Allison, Gregg R. (2014-11-30). Roman Catholic Theology and Practice: An Evangelical Assessment (Kindle Locations 941-962). Crossway. Kindle Edition, pgs 49-50 in the printed edition.

[1] De Chirico goes on to note that neither of these actual “traditions” “in spite of their theological and historical importance, are not representative of the whole system which is not exclusively Augustinian, nor exclusively Thomistic. The Roman Catholic system provides a sufficiently capable platform which can host both, while not being totally identified nor identifiable with [either one] of them. This is another significant pointer to the catholicity of the system itself” (De Chirico, pg 228).

The Lutheran writer Martin Yee, in his Facebook group “Lutheran Apologetics”, cites Walter Kasper in a recent article, describing how this sort of thing occurs:

“In many places, [the Fathers at Vatican II] had to find compromise formulas, in which, often, the positions of the majority are located immediately next to those of the minority, designed to delimit them.

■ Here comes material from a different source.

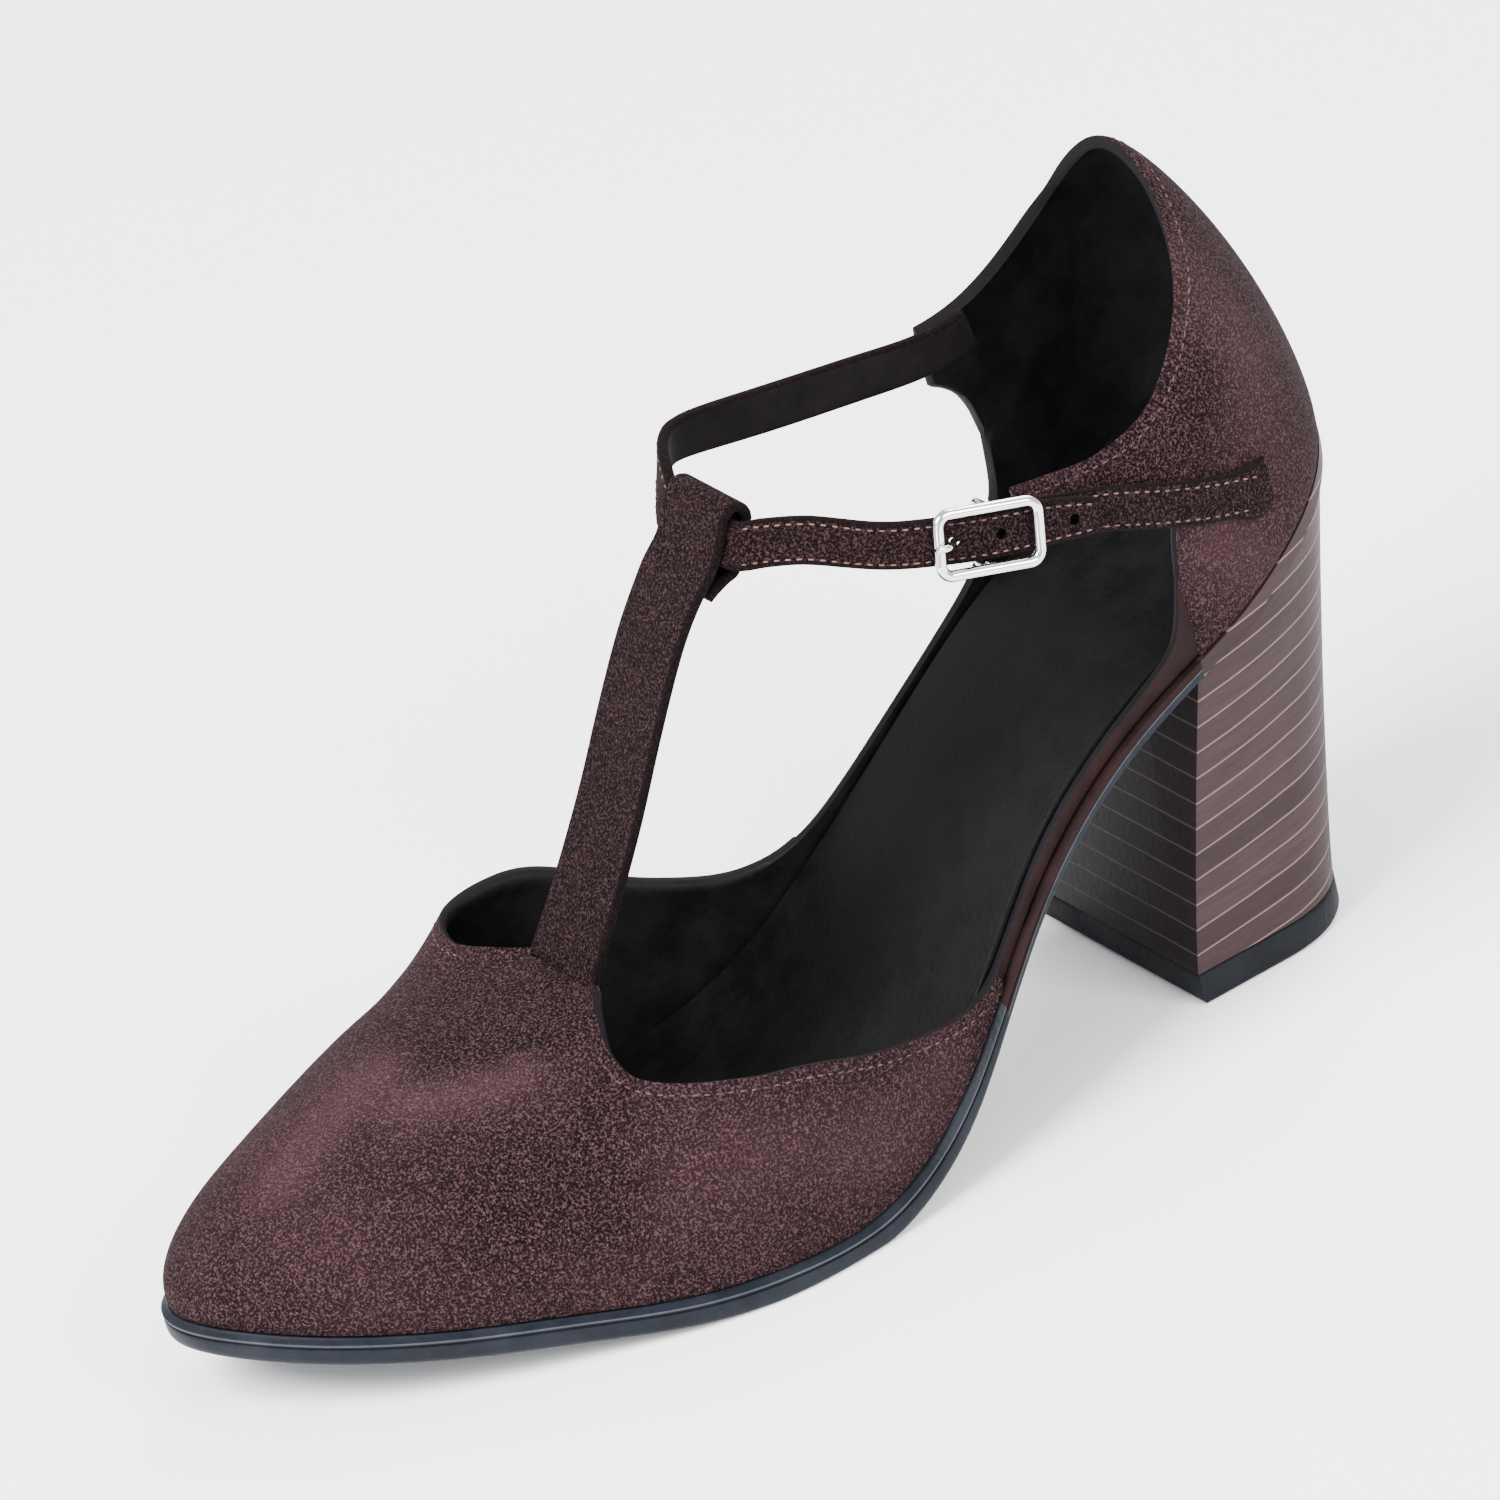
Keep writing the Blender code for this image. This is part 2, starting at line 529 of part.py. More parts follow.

Thus, the conciliar texts themselves have a huge potential for conflict and open the door to a selective reception in either direction.”

Cardinal Walter Kasper, L'Osservatore Romano, April 12, 2013.

I’ve also cited Ratzinger and also David Wells discussing this phenomenon:

“Ratzinger: for every statement advanced in one direction, the text offers one supporting the other side”.

Rome’s Divided Mind.

Martin continues to add his own conclusion:

But how can the teaching of a document be infallible if the bishops themselves disagreed on its content to the extent that compromises which reflected not just ambiguities but different doctrinal positions had to be written into it? In the Bible, God's prophets and apostles did not speak out of both sides of their mouths - why would their supposed successors do so? How can the faithful give their full assent to the teaching contained therein if the bishops themselves could not and if the documents actually contain contradictory positions, as the cardinal implies?

It is no wonder that, according to the cardinal, these compromises opened the door to the conflict and division - not to mention the outright crisis of the precipitous decline in priestly and religious vocations and participation in the sacramental life of lay Catholics - that has racked the Roman church ever since (which, it is lately hoped, Pope Francis can heal, although in attempting to do so he seems to be adding to the confusion).

I, for one, am glad to see Rome, through its holy dissembling, continue to shoot itself in the foot. The Roman hierarchy deserves all the trouble in the world that they can buy for themselves.

This is Rome’s “and-and” concept getting carried away. It illustrates how Roman Catholics can say that that various “traditions” are not “Tradition” (and hence, not “dogma”) even though they are written into supposedly infallible conciliar council statements. Very much of this stems from Rome’s desire to claim as “tradition” things that are self-contradictory.

But it also illustrates that Rome is not necessarily interested in understanding God’s actual program in the world; they are interested in creating a self-supporting system that self-supports the Roman bishop in his perch atop the Roman house-of-cards hierarchy. The key words being “self-supported”. It’s why I say, Whatever else the ‘definition of the word church’ contains, it must be purged of Roman conceptions of Rome”.

Rome is all about aggrandizing Rome.